I have not done much fulling of knitting in the washer ( at least not on purpose) but I have tried a number of different types of washers to full felt. The action of the washer makes a BIG difference in how even the fulling will be.  Front loading washers which tumble the clothes during the wash cycle make the most evenly fulled felt or cloth (I have fulled some woven items). Top loading washers have a number of different agitation styles.  The plunger style which pumps up and down with not much around action, actually does the poorest job because the item tends to stay in just one place in the washer (which would explain Shelly's funny looking hat. The jiggle in the round style does a fair job if there are not too many items in the washer so they have LOTS of room to roam around in the water. Then there are the "modern washers" designed to gently wash your clothes which don't do much of anything and don't full very well either. I have both a White/Westinghouse front loader and an old Maytag  wringer in my home and I have found they both are useful fulling tools. The front loader does a nice even job of felting a variety of sized items and the the Maytag wringer washer works well for fulling smaller items like mitten, hats and boots.  The nice thing about the Maytag is that the water doesn't leave the washer until I dump it so I can stop and start the machine multiple times to adjust the items being fulled and reposition them in the machine if needed.
    Just a bit of information I just found out today. Maytag is coming out with a new front loading washing machine. It is scheduled to hit the sales rooms in July. My friend, who really is a Maytag repairman, said that anyone in the market for a new washer who can afford the approx $900 price tag won't be disappointed. Maytag builds machines to last. I know I am going to be saving my pennies for one.

*Sue Pufpaff, Feb. 24, 2002. 
There is another way to make washing machine felt that requires no stitching and gives more control.   Instead of stitching it between layers of cloth, put the fiber to be felted between the layers of cloth and then roll the "sandwich" around a rolled up towel or something similar.  Bind the roll with string, old stockings or anything else handy and throw it in the washer.  If using a top loading washer, the "snake" will need to be turned frequently to insure uniform felting.  If a front loader is used, the tumbling will make great felt without needing any manual turning.  I find its best to do the felting in the sheeting and then after a good felt is started, the covers can be removed and the fulling can be done without any covering.   This gives a nice flat felt with a pebbled texture to the surface. I have also used the same technique with partially felted angora rabbit shearings and cotted sheep fleeces to create "animal friendly pelts" I call this my "modified Mongolian" felting technique.   Consider the towel like a tent pole.

*Maris Krasnegor, Dec. 2, 2002.
I'm usually mostly a reader of the list, but have been meaning to take some time to recommend the washing machine to list members who may not have given it a thorough try.  So - - - another point of view on 21st century feltmaking in the washing machine!

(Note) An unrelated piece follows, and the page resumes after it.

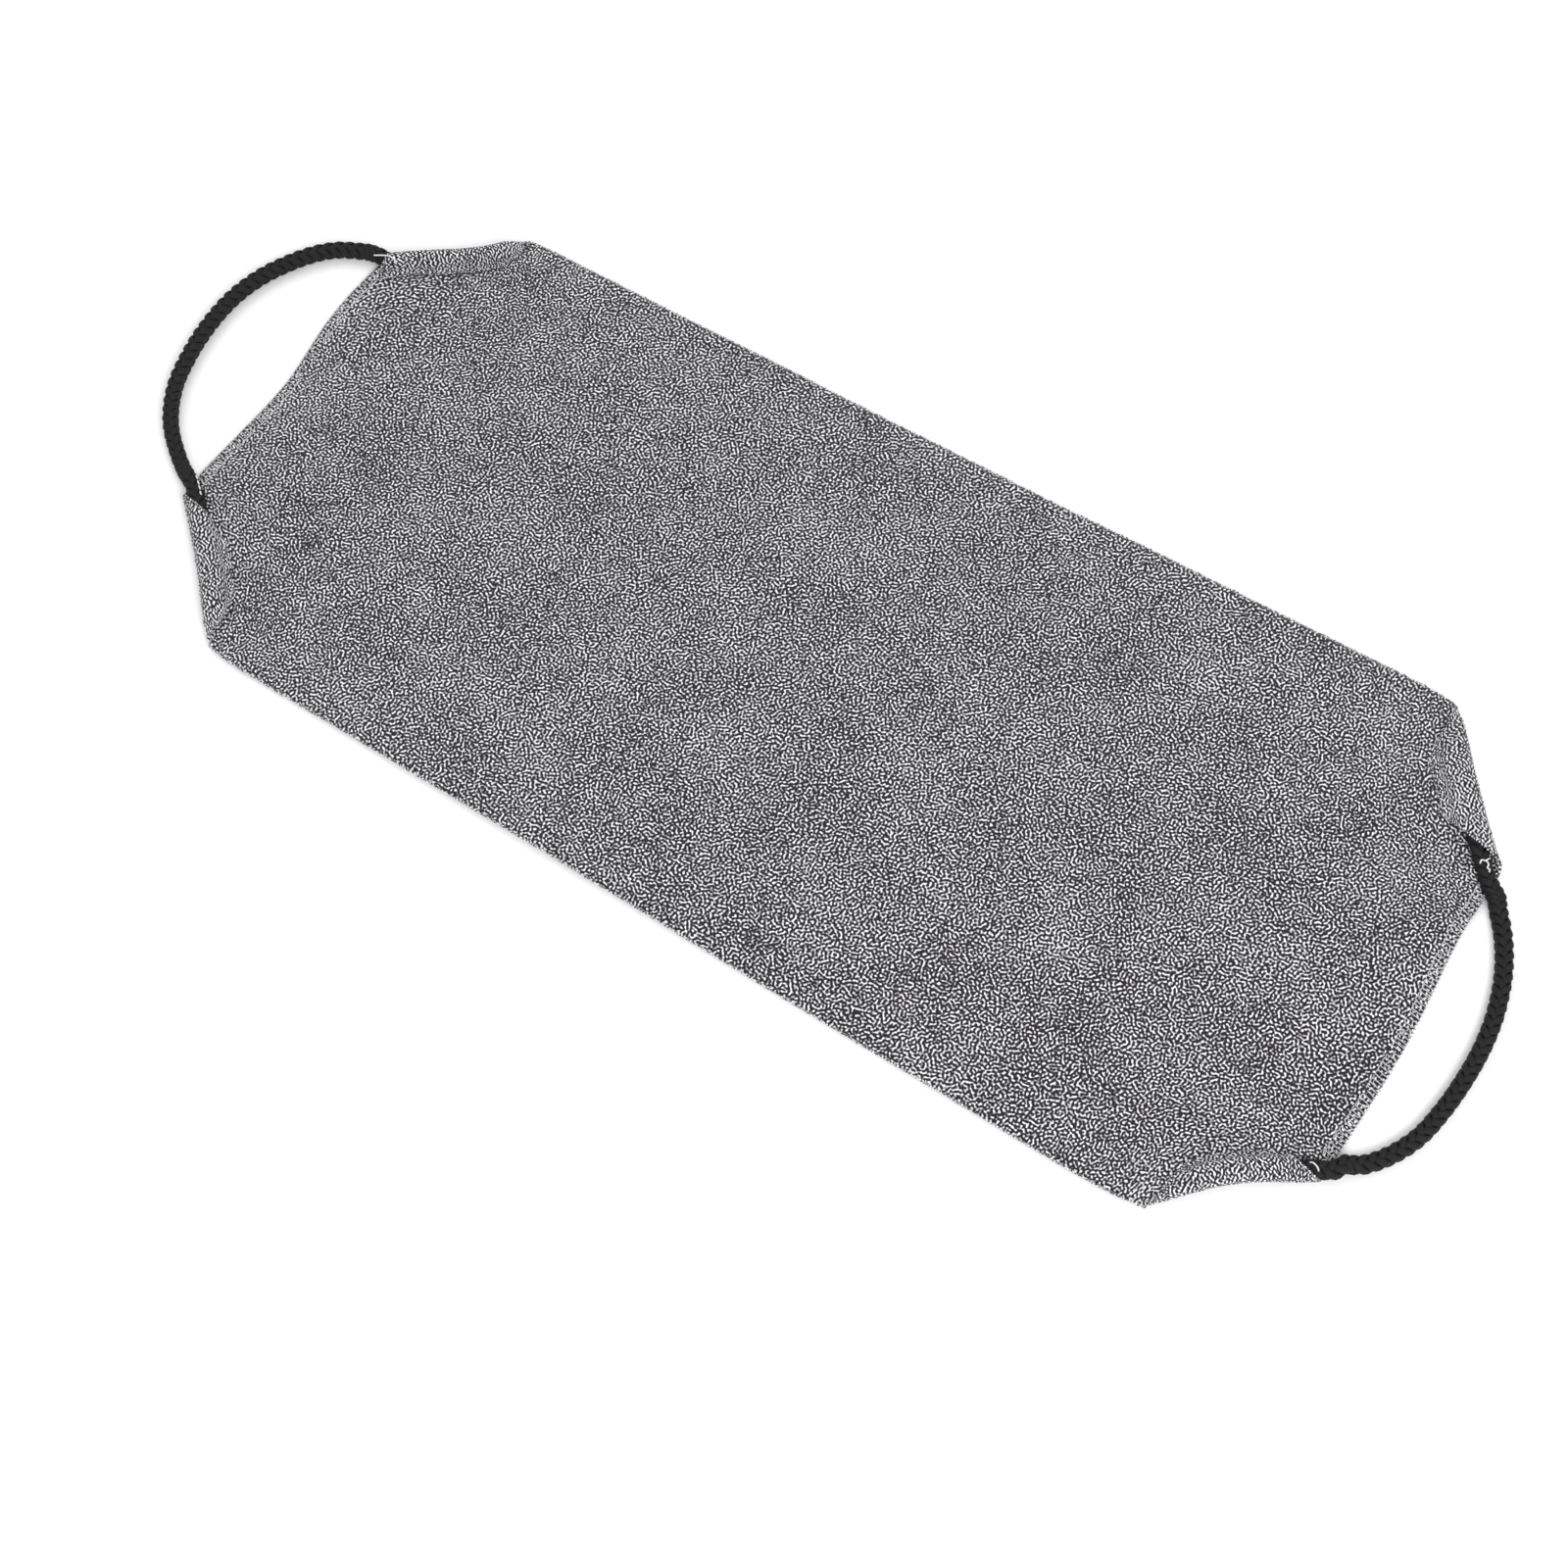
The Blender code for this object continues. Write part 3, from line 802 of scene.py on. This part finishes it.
def sheet_parts():
    """All patches as one list of points, pattern places and faces."""
    heights = np.full(octagon.shape[:2] + (1,), CLOTH_Z)
    patches = [(np.concatenate([octagon, heights], axis=-1), octagon)]
    patches += [hem_grid(name) for name in corners]
    points, flats, faces = [], [], []
    first = 0
    for place, flat in patches:
        points.append(place.reshape(-1, 3))
        flats.append(flat.reshape(-1, 2))
        faces.append(patch_faces(*place.shape[:2], first))
        first += points[-1].shape[0]
    return np.vstack(points), np.vstack(flats), np.vstack(faces)


def joined(points, flats, faces):
    """The same sheet with the points that agree on the pattern made one."""
    keys = np.round(flats / MERGE_WITHIN).astype(np.int64)
    _, kept, index = np.unique(keys, axis=0, return_index=True, return_inverse=True)
    return points[kept], flats[kept], index.reshape(-1)[faces]


points, flats, faces = joined(*sheet_parts())
points[:, 2] += ripples(flats, UNEVENNESS) + UNEVEN_MOST
points = lay(points)
uvs = flats[faces].reshape(-1, 2) / FLAT_SIZE + 0.5
cloth = mesh_object("knit_cloth", points, faces, uvs, cloth_face)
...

            For quite a few years (12?) I've used a top loading machine for almost all my feltmaking.  I do everything from vests, heavy shoulder bags, small rugs, delicate bags, bracelets (embellished with embroidery) to very fine rice-paper like - scarves & shawls.  Finer stuff is mostly merino with alot of silk fiber & bits of yarn and thread on top.  I lay out as usual, on top of well-worn cotton sheeting, cover with fine nylon curtaining, wet down carefully & then roll off excess water with a thick wooly paint roller.  Once evenly wetted but not soggy, the whole piece (minus the nylon) gets rolled up in the sheeting - around a core roll of fabric an inch or more in diameter.  Roll carefully, avoiding potential fold spots.  The finished "sausage" is tied tightly at both ends - with a few safety pins added along the edge of the sheeting for safety. 
           The other important thing is to keep very careful records of time in the machine for each type of end product.  For example, with a very fine merino scarf, I might begin with 5 minutes in the washing machine, usually at regular speed ( I put it in with a couple old sneakers & a towel, often 2 or 3 pieces of felt at a time to conserve water.  After 5 minutes or so, I take the scarf out, unroll to see how it's going & straighten or make adjustments to design if necessary.  Then I re-roll in opposite direction & put back for another 5 or maybe a bit more, depending in how it looks.  Usually it's done after two short stays in the machine & then I harden & adjust shape on a glass washboard - and/or throw a few times into a corner of the sink.  I'd say the key to keeping control is to check on it often, especially while you're building up experience with the method.
            If the design has hard edges, I'll needle felt the batt and its surface design (before wetting) to flatten it down so it keeps its dimension & detail.  Or else I'll work with a prefelted base & needle details into that before wetting down.
           Thicker felt usually requires more time in the machine.  Again, felt for short periods of time, unroll & check.  Keep careful records of time & also of shrinkage amounts.  I find shrinkage is usually somewhere between 20% and 30% for the merino, corriedale, romney, & occasionally icelandic or wensleydale carded wool (plus mixes thereof) that I use.
          While I will occasionally hand roll smaller pieces, I can't imagine felting without the washing machine.  I can't say I didn't have some disasters when I first started, but I would really encourage you to experiment with the possibilities of this useful modern tool!